When I was a kid, I had this obsession with baseball cards that just didn't look right. I don't know what it was, but I would pillage other friend's throw-away cards (fuck you Charlie Hough!) and separate anyone I thought looked funny or different. Yes, I was such a curious, blossoming young bigot at the time. And this went on for years - maybe 3 in a row - and nobody ever stopped me. In fact, some people joined in. We would laugh and laugh at large afro's, awful mustache's, creepy glasses until I felt like puking. Looking back on it now as a well-rounded, adjusted man, I realize I wasn't a bigot, I was just a mean little bastard who liked to laugh at the imperfections God bestowed upon these men, no matter if they were black, white, or Willie McGee.
Here are a few I came across over the past couple of days that are just so goddamn awful that I need to put them on display so we can all point and laugh. After all, if you can't laugh at people who are different, then what's the point of being an elitist?
(gets hit by a car)
Who the fuck thought this was a good idea? Is there anything more traumatizing than seeing a boyhood icon posed half-naked like some West Village queen strutting down 7th Avenue? Oh wait, there is - seeing a boyhood idol turn state's evidence, appear on reality TV, admit to rampant steroid use, and rat out every single one of his cohorts to make a quick buck. God, famous people from the 80's fucking sucked.
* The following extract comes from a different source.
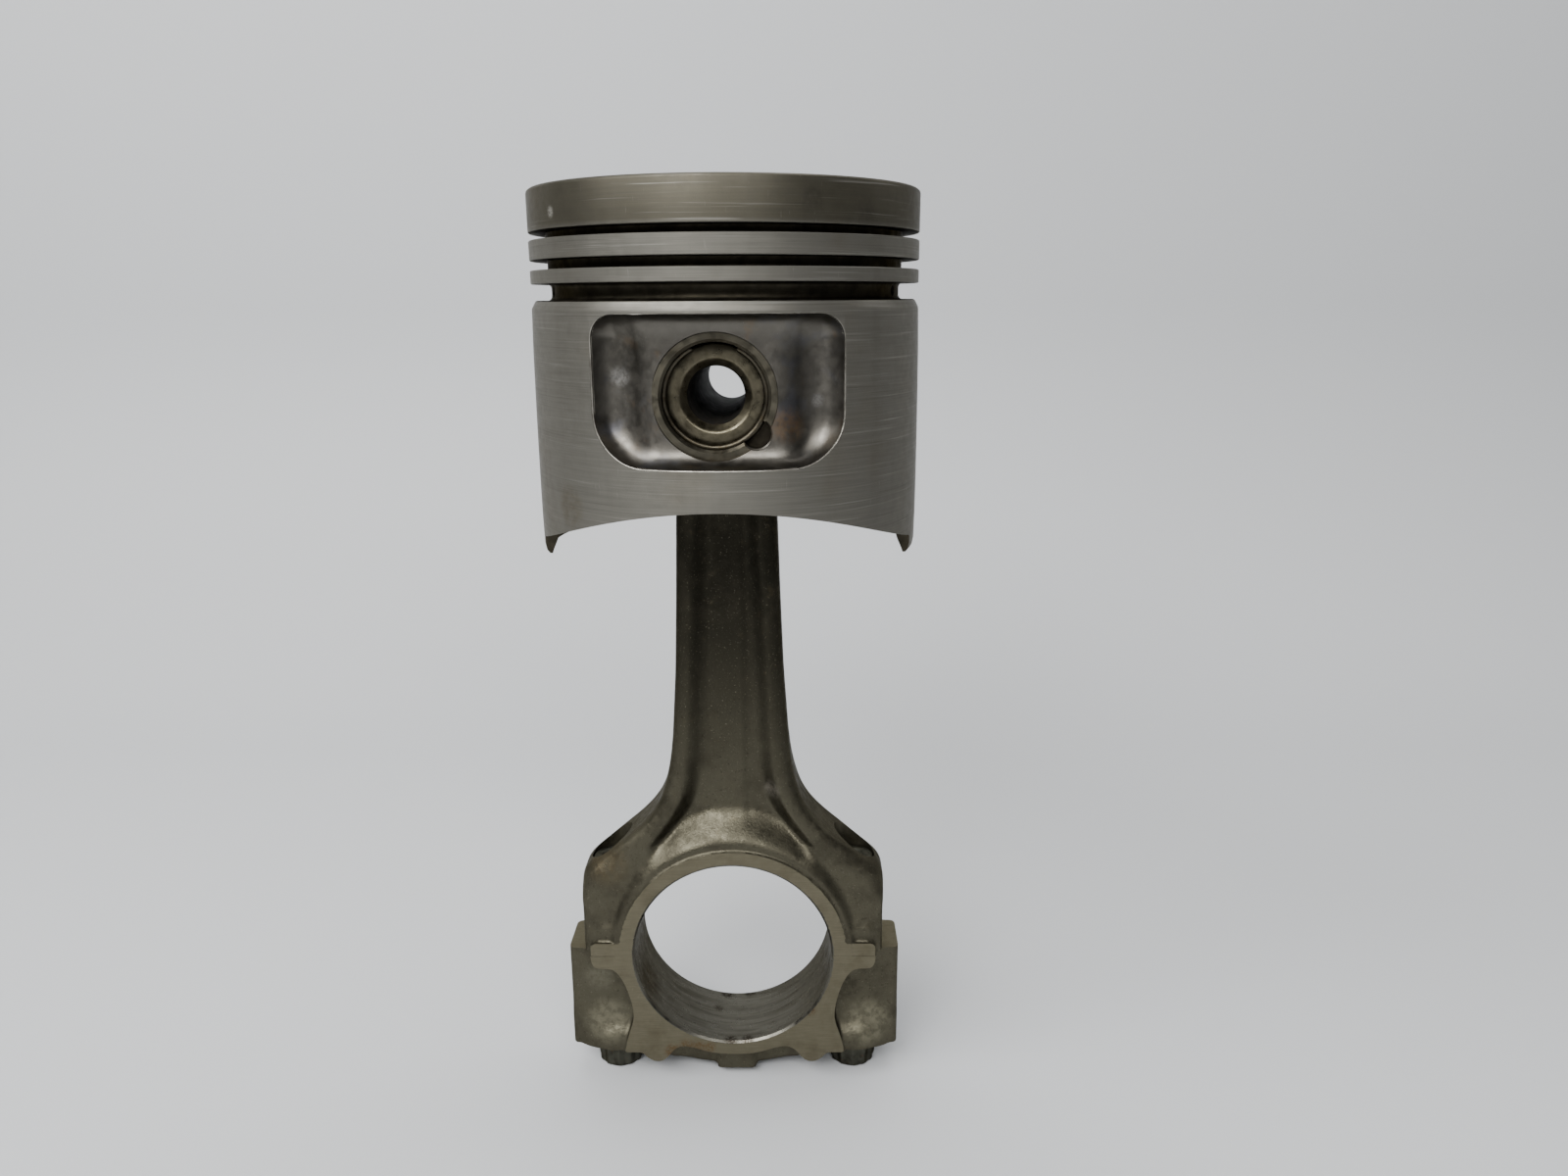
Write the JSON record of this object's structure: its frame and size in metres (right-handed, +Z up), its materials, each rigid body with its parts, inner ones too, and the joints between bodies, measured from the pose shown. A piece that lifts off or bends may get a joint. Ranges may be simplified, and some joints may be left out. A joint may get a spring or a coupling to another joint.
{
  "type": "piston and connecting rod",
  "caption": "Car-engine piston on its forged connecting rod, with open ring grooves, recessed pin bosses, a floating gudgeon pin, circlips and a split, bolted big end.",
  "frame": {"origin": "on the piston's centre line, level with the bottom faces of the big-end nuts", "axes": "+Z up through the piston's crown, Y along the crankshaft and the gudgeon pin, X across the engine"},
  "size_m": [0.0898, 0.0898, 0.2274],
  "materials": {
    "piston_alloy": "turned, worn satin, cast skin in the pockets and inside",
    "forged_steel": "dark forged skin, blasted; thrust faces and bore ground",
    "ground_steel": "ground",
    "spring_steel": "drawn wire, oiled",
    "bronze": "bored",
    "black_steel": "blackened, oily"
  },
  "bodies": {
    "rod": {"con_rod": "forged_steel", "rod_cap": "forged_steel", "small_end_bush": "bronze", "rod_bolt_left": "black_steel", "rod_bolt_right": "black_steel", "rod_nut_left": "black_steel", "rod_nut_right": "black_steel"},
    "piston": {"piston": "piston_alloy", "circlip_front": "spring_steel", "circlip_rear": "spring_steel"},
    "pin": {"gudgeon_pin": "ground_steel"}
  },
  "joints": [
    {"name": "piston_swivel", "type": "hinge", "parent": "rod", "child": "piston", "pos_m": [-0.0007, 0, 0.1845], "axis": [0, 1, 0], "range_deg": [-30, 30]},
    {"name": "pin_spin", "type": "hinge", "parent": "piston", "child": "pin", "pos_m": [-0.0007, 0, 0.1845], "axis": [0, 1, 0], "continuous": true}
  ]
}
Look, if you're in your late twenties, you know you wore jorts at one point in your life. Fact. Don't try and fucking deny this. And it's okay to admit it, as long as you don't wear them anymore. But my - and possibly your - saving grace was, I never wore jean shorts like these. At the bottom of the picture, you can see some of his skin. That's fucking gay. I'm sure after this was taken, Trevor Hoffman was escorted out of a Knoxville bar for groping a waitress at 11 AM on a Tuesday.
These cards always got me because the manufacturer was allowed to use a player's image, but they didn't have licensing for the team logos or names. So, instead of looking like an All-Star outfielder, Dave Winfield looks like a cat burglar in a shitty blaxploitation movie from the 70's. Drake's was another violator of this aesthetic code. Also, Winfield looks like the cameraman just asked him which sexual position he prefers with his wife, missionary or reverse cowboy?
I have a feeling that someone dropped a Mickey in Randy's coffee that morning, since he normally has the same outgoing personality as a serial killer. This card makes me shudder.
Is that a fat gang-banger from South Central? No, it's the ageless wonder, Jose Mesa, and a gheri-curl that rivals only Ice Cube's Doughboy portrayal in "Boyz in the Hood".
Wearing a throwback uniform from an era that saw Puerto Rican's used as moving targets for drunken players is always a good way to show your intelligence.